The result is: In Case Nos. 83CRS1243 and 83CRS1244, wherein defendant was charged with second degree rape, the orders denying defendant's motions to dismiss are reversed, and the judgments entered on the verdicts thereon will be vacated; in Case Nos. 83CRS645 and 83CRS1469, wherein defendant was charged with and found guilty of felonious incest, we hold defendant had a fair trial, free from prejudicial error. Since the trial court consolidated Case Nos. 83CRS645 and 83CRS1243, wherein defendant was charged with incest and second degree rape, and consolidated Case Nos. 83CRS1469 and 83CRS1244, wherein defendant was charged in additional cases *169 with incest and second degree rape, Case Nos. 83CRS645 and 83CRS1469, charging defendant with incest, must be remanded for resentencing without a new sentencing hearing.

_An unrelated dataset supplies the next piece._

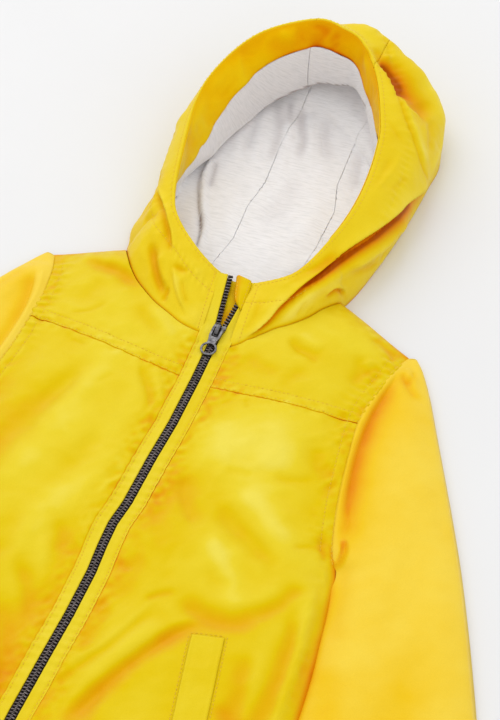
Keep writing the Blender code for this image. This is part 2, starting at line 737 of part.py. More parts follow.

Vacated in part, no error in part, and remanded for resentencing.

BECTON, J., concurs.

PHILLIPS, J., dissents.

PHILLIPS, Judge, dissenting.

I dissent from the holding of the majority that the evidence presented was not sufficient to support defendant's conviction on the rape charge. Two significant circumstances in this case, which were not present in State v. Alston, 310 N.C. 399, 312 S.E.2d 470 (1984), where the victim was defendant's independently situated former girl friend who followed him to their accustomed rendezvous place, are that the child was under defendant's constant and continuing control and dominion, and the incident occurred where they lived. The first of these circumstances, it seems to me, is a foundation which supports the other evidentiary circumstances and enables them to support each other, and when the jury considered his many cruelties and threats from that base, they were justified, I think, in concluding that the girl submitted to defendant out of fear. In the situation that existed, the threat of force, though implicit, was constant, and having stated that she did not wish to submit, the circumstances did not require her to physically resist.